Working with baked inclusions in frozen desserts to yield success isn’t always a streamlined and easy process on the manufacturing side, said Hillard. According to PreGel’s R&D Technologist Erin Evans, the high moisture content in frozen desserts creates problems when it comes to baked inclusions because water is what can turn a crunchy cookie into a mushy mess. During the natural freeze and thaw process of frozen dessert manufacturing the structure breaks down, making water more readily available. Baked inclusions can absorb the moisture unless something is done to prevent absorption.
The key to incorporating baked inclusions into frozen desserts is maintaining their crispy and crunchy mouth feel. The best method of maintaining the texture is to create a barrier between the baked inclusion and the frozen dessert, according to Evans. This barrier (or sauce) must be thick enough to completely coat each inclusion and adhesive enough to stay bonded to the inclusion for extended periods of time. It will prevent moisture absorption by creating a matrix that binds any available water.
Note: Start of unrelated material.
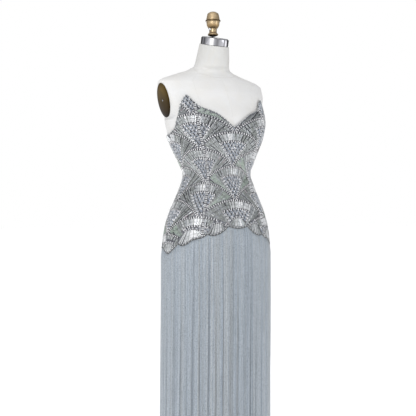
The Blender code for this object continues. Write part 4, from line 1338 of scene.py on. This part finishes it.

The added steps to create high-quality baked inclusions can often affect the overall costs of the ingredients, but the investment can pay off, said Hillard. Nostalgic baked inclusions, such as popular cereals and cookies, are leading the trend. More frozen dessert processors would be wise to get on board with combining baked inclusions. According to Hillard, this trend continues to grow in this competitive marketplace.